- _PROBLEM TO WORK ON_
Look below for the line containing "Write the three.js" and the line containing "const RUN = 0.6; // between pieces that turn"; repeat exactly those two lines and all lines between them, and nothing else.

- _MATERIAL SHOWN_

•••••

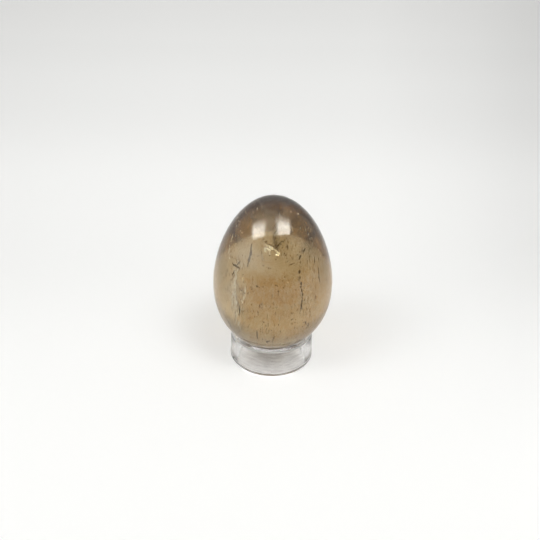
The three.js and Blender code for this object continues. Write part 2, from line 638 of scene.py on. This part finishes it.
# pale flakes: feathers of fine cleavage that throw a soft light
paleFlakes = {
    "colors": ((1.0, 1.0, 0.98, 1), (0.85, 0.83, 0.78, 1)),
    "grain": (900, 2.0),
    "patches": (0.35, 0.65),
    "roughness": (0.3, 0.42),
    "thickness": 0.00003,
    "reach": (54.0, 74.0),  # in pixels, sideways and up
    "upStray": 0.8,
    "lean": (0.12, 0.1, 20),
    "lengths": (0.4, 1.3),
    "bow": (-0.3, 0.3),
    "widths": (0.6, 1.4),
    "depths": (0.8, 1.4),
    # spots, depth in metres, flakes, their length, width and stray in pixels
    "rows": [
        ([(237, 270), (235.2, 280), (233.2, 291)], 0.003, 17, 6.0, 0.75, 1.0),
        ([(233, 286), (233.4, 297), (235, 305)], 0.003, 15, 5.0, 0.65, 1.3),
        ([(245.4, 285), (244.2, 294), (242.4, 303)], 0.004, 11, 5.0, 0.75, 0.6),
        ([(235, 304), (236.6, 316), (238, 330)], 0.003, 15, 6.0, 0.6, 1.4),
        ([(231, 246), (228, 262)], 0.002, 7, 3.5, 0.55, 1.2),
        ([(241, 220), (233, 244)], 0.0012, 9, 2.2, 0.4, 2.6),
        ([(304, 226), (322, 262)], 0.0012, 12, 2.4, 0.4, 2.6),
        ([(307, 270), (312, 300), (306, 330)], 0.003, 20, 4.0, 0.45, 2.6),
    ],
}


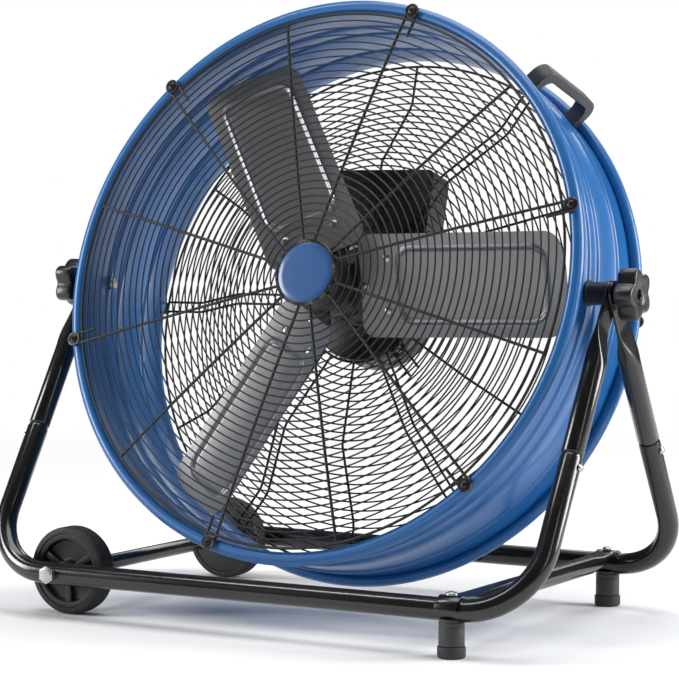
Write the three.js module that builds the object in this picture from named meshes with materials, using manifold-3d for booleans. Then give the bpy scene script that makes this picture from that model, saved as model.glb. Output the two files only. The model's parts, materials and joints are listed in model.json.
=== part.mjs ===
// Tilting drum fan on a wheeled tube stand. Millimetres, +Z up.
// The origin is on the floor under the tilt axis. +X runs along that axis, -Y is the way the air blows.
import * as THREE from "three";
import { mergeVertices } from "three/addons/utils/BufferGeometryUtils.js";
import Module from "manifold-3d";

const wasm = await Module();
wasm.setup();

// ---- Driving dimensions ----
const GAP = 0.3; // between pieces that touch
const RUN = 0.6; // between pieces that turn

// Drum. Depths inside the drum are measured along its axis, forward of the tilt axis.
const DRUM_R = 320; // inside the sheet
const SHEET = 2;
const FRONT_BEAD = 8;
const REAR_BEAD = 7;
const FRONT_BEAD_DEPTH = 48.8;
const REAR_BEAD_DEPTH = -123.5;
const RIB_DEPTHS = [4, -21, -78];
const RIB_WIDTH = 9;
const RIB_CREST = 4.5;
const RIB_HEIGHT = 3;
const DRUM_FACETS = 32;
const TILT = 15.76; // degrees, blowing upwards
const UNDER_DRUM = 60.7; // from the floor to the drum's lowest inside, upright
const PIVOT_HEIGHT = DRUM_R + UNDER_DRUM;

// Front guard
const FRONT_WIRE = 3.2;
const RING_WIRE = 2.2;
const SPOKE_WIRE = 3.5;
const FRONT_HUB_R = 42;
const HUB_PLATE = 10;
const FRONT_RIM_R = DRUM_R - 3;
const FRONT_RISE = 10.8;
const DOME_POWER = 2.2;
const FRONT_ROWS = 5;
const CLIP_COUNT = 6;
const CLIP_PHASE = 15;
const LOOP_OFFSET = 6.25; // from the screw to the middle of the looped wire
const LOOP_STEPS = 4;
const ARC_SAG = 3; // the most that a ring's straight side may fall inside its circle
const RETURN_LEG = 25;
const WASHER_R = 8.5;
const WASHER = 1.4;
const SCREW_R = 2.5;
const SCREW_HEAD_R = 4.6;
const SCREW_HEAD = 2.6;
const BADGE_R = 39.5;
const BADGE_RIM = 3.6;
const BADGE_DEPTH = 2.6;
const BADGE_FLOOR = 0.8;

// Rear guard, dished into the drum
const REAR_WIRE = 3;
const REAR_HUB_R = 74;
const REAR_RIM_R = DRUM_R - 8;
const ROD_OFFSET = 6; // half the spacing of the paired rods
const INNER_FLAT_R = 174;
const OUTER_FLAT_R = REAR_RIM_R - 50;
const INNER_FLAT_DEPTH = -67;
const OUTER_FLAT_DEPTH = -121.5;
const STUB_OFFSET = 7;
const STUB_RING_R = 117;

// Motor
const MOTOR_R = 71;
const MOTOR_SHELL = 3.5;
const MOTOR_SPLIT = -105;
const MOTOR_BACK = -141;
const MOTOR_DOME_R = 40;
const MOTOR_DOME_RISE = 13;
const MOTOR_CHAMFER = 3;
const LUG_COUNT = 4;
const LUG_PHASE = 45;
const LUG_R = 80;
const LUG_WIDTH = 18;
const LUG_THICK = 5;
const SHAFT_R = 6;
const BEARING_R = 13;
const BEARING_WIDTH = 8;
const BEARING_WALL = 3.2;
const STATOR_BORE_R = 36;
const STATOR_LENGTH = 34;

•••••

- _COMPLETE RESPONSE_
Write the three.js module that builds the object in this picture from named meshes with materials, using manifold-3d for booleans. Then give the bpy scene script that makes this picture from that model, saved as model.glb. Output the two files only. The model's parts, materials and joints are listed in model.json.
=== part.mjs ===
// Tilting drum fan on a wheeled tube stand. Millimetres, +Z up.
// The origin is on the floor under the tilt axis. +X runs along that axis, -Y is the way the air blows.
import * as THREE from "three";
import { mergeVertices } from "three/addons/utils/BufferGeometryUtils.js";
import Module from "manifold-3d";

const wasm = await Module();
wasm.setup();

// ---- Driving dimensions ----
const GAP = 0.3; // between pieces that touch
const RUN = 0.6; // between pieces that turn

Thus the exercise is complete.